Всё то же состояние телесное, но душевное оч[ень] хорошее. Нынче чуть-чуть поправил о любви. Становится сносно. И из кратких молитв составил три, к[отор]ые постараюсь заучить. Буду пользоваться ими. Постыдное чувство испытал: досаду, что по дороге меня не узнают. Как пропиталась вся моя душа мерзким тщеславием. Записать:
1) В первый раз вчера испытал очень радостное чувство полной преданности воле Его, полного равнодушия к тому, что будет со мною, отсутствия всякого желания, кроме одного: делать то, чего Он хочет (я сейчас испытываю это). Я и прежде, давно уже познал это, как истину, открытую мне разумом, но только теперь испытал это как чувство -- чувство обращения к Нему и желания получения указани[я] от Него: что же делать? -- Привык к молитве и к ожиданию ответа на человеческие речи. Но это самообман. Ответ есть в душе. Благодарю Тебя. Как хорошо! Чую ответ, и так радостно, что выступают слезы.

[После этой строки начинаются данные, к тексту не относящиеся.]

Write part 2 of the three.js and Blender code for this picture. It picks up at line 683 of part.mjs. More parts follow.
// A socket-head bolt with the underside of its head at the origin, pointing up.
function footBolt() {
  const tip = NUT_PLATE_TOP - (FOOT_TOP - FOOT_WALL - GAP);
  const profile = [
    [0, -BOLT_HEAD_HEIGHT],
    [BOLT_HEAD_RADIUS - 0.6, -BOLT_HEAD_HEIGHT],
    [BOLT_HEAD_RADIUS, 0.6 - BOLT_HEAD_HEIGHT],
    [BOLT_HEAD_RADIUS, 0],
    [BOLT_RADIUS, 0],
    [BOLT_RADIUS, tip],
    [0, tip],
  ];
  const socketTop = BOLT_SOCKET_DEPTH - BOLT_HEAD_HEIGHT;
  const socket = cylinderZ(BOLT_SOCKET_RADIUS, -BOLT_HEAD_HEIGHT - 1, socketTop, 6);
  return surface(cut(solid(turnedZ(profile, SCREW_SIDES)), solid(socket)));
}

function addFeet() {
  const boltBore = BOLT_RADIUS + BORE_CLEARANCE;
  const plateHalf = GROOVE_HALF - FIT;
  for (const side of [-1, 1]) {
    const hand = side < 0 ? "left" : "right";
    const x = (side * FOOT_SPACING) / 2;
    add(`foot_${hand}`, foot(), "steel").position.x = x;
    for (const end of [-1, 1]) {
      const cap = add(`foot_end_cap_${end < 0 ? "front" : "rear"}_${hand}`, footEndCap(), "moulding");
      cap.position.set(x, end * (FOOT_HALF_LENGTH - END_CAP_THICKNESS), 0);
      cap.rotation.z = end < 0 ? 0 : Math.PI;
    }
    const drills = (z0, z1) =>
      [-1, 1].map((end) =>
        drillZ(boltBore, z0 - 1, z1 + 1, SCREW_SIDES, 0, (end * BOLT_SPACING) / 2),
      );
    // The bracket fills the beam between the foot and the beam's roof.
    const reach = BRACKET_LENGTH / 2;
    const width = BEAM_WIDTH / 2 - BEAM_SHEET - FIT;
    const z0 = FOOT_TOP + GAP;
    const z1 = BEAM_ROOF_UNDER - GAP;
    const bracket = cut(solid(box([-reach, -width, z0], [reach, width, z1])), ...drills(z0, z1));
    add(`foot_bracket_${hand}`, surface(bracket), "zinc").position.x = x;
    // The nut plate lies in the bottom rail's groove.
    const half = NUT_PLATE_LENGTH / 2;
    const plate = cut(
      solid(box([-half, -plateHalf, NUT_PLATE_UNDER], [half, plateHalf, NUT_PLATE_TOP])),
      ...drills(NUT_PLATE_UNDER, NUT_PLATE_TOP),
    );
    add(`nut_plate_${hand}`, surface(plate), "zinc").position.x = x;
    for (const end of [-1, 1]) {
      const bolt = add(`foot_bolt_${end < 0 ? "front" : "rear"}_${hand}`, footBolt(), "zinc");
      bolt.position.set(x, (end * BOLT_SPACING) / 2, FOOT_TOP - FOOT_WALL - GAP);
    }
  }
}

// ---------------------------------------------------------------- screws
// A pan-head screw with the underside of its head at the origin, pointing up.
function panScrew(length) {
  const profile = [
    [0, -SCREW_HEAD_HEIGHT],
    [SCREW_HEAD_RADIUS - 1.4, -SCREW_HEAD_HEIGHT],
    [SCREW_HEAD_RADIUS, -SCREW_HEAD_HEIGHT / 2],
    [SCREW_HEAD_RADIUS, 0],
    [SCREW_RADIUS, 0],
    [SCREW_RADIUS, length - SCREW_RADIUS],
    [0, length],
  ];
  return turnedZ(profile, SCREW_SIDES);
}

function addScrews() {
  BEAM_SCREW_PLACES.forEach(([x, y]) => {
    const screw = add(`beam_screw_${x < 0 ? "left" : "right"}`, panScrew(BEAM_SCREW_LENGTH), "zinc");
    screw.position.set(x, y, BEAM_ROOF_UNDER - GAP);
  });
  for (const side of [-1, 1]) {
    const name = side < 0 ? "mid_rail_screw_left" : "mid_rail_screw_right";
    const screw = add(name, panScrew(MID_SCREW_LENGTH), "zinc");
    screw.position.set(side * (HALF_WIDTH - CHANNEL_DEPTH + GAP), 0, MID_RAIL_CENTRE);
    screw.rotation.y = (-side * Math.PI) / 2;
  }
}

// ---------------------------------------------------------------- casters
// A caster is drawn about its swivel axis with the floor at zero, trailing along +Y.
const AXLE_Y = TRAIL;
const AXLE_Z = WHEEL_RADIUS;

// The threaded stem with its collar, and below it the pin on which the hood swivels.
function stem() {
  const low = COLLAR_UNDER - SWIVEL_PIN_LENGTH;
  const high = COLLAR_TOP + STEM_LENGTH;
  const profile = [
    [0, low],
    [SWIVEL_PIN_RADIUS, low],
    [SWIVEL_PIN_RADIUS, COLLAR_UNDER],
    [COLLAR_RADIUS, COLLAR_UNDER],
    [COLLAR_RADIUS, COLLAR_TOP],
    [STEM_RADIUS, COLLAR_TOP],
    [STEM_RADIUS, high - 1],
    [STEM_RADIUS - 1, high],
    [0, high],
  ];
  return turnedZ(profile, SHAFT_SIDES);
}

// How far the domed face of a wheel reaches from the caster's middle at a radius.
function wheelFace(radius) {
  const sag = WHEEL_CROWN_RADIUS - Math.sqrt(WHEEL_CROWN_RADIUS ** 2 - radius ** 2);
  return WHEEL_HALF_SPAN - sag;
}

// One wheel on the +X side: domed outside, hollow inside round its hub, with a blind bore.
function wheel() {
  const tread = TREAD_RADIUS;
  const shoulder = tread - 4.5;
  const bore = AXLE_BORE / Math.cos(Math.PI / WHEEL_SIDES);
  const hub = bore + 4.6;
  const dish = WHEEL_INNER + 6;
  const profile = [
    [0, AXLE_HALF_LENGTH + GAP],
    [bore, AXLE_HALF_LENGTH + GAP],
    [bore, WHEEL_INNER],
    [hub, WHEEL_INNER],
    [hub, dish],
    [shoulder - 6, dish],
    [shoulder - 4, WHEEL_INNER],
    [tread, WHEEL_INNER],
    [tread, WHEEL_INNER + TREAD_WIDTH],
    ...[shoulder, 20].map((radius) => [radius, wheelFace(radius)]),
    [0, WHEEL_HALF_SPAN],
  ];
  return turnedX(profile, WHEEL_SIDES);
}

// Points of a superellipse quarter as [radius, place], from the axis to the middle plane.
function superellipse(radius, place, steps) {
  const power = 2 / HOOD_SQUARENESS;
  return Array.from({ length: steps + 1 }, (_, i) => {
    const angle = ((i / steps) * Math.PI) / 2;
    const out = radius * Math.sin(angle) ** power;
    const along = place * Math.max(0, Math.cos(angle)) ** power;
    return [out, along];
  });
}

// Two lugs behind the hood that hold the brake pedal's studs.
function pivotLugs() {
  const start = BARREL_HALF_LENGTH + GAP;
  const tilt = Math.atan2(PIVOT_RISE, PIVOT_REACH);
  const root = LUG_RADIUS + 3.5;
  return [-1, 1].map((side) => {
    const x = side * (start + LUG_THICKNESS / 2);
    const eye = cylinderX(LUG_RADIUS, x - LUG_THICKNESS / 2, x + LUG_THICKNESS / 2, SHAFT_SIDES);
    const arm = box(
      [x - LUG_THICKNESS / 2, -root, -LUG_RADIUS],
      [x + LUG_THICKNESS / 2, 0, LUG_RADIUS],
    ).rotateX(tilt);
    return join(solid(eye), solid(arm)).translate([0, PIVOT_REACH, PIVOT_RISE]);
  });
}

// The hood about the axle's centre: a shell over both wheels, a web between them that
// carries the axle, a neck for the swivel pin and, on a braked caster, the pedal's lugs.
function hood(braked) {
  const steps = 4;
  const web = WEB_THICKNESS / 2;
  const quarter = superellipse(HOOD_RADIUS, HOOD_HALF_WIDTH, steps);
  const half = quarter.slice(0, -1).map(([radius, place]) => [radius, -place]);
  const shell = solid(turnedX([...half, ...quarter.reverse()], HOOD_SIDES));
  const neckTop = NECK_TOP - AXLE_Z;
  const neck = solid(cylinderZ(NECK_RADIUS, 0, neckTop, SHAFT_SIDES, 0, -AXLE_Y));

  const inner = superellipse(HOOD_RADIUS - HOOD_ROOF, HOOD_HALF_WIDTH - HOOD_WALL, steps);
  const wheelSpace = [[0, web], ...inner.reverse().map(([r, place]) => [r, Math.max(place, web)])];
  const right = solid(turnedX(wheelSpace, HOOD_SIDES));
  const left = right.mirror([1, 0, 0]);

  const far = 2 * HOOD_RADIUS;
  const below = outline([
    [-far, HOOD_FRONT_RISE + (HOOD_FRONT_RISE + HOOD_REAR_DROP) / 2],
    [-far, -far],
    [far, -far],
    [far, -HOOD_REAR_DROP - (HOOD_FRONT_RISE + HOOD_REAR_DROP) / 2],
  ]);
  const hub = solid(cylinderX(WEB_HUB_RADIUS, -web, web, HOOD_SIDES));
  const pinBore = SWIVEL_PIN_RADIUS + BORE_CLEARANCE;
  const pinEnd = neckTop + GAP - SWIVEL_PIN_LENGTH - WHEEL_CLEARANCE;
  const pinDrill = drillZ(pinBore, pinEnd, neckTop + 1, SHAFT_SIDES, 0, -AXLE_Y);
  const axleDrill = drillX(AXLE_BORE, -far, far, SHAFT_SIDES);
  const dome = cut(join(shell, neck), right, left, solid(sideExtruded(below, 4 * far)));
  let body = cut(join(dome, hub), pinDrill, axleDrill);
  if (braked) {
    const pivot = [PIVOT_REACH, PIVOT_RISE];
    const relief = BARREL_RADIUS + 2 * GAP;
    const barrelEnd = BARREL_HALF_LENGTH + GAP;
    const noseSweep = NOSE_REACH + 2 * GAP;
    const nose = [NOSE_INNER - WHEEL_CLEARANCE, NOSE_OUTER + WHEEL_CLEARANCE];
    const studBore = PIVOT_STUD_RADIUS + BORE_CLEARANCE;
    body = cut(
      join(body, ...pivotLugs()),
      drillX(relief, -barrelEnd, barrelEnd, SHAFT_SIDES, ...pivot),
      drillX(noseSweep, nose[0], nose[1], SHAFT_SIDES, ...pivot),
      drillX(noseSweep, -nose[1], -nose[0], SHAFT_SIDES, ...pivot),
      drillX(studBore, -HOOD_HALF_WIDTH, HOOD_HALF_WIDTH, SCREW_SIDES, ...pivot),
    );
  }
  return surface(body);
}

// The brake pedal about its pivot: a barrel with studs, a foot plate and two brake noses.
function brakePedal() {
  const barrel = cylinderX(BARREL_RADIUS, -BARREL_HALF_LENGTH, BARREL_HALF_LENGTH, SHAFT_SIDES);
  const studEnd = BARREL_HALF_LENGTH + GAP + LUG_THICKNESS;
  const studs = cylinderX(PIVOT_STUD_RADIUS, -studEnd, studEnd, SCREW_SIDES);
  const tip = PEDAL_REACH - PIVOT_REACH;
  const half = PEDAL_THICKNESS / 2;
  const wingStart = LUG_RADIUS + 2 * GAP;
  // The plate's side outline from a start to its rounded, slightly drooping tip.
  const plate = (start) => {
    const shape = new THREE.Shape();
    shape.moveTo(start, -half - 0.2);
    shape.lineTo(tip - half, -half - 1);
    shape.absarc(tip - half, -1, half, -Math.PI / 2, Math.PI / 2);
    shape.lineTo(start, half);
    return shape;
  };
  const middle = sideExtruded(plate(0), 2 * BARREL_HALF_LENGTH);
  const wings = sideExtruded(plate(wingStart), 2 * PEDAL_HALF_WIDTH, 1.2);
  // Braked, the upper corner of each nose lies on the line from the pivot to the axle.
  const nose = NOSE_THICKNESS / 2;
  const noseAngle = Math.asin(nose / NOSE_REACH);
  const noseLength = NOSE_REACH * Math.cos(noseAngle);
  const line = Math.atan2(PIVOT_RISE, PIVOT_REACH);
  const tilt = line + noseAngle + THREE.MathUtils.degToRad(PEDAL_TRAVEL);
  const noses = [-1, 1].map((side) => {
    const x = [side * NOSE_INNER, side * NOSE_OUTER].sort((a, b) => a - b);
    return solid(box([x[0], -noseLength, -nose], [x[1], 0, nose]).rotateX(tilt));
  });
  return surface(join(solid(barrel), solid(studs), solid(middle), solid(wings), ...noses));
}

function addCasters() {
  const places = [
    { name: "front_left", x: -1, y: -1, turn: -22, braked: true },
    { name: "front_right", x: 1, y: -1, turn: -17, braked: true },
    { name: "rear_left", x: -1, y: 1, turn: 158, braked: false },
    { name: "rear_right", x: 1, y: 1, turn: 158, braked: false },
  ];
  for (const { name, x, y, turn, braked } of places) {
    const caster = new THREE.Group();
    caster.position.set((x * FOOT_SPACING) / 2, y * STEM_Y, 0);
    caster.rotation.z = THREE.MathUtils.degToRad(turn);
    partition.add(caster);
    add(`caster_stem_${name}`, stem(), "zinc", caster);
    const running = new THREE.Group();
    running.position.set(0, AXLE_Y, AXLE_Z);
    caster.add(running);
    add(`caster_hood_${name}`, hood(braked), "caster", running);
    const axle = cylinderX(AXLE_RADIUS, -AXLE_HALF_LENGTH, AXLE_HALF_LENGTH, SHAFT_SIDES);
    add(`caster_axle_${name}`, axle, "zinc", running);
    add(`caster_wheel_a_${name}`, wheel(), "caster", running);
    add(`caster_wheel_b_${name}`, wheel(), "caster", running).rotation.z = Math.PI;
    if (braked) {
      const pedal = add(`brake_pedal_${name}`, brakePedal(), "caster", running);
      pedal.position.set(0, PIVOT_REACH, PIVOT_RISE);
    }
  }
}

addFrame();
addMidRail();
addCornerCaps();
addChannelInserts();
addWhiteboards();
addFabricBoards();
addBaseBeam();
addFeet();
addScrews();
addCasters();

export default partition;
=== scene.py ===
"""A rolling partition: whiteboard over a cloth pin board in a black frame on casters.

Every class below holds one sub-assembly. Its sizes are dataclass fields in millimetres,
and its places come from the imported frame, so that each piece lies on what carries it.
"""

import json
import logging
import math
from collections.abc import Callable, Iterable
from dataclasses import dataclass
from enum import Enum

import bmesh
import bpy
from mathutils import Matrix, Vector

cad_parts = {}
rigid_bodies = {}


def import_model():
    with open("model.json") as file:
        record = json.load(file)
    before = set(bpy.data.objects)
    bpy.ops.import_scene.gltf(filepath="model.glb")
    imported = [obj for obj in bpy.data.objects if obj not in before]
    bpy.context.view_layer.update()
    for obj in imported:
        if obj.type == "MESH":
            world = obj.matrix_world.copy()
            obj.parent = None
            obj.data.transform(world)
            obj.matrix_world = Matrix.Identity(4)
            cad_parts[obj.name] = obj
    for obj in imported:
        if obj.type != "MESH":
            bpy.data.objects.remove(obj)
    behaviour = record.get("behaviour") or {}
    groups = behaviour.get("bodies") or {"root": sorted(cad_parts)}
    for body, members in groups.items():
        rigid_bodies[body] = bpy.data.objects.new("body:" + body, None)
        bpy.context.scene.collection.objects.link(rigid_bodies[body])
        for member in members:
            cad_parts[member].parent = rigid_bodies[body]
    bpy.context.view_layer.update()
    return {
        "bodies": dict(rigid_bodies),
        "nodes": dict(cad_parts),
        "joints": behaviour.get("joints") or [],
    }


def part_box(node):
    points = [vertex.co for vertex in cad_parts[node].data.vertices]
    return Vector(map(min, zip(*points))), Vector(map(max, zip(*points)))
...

2) Это по случаю сопревшего яблока, вообще всякого семени. Не знаю, сумею ли выразить. Мысль вот в чем: Тело мое разрушается. Также разрушается тело сопревшего яблока. Яблоко, оболочка семени сопревает, остается семя, производящее другие яблони -- яблоки. Еще яснее это на семенах, как злак, не имеющ[их] оболочки. Неужели назначение яблока только воспроизведение себе подобных? Неужели таково же и назначение человека? Но в яблоке уже есть то, что кроме семени воспроизводящего есть еще оболочка, имеющая назначение. Очевидно, и в человеке должно быть, кроме воспроизведения, еще другое назначение. И мало того, ч[то] есть другое назначение, и есть самое истинное, главное назначение; воспроизведение же -- самое ничтожное даже не назначение, п[отому] ч[то] повторение одного и того же не имеет смысла. В чем же это назначение?
Не хочется писать и думать. И не буду.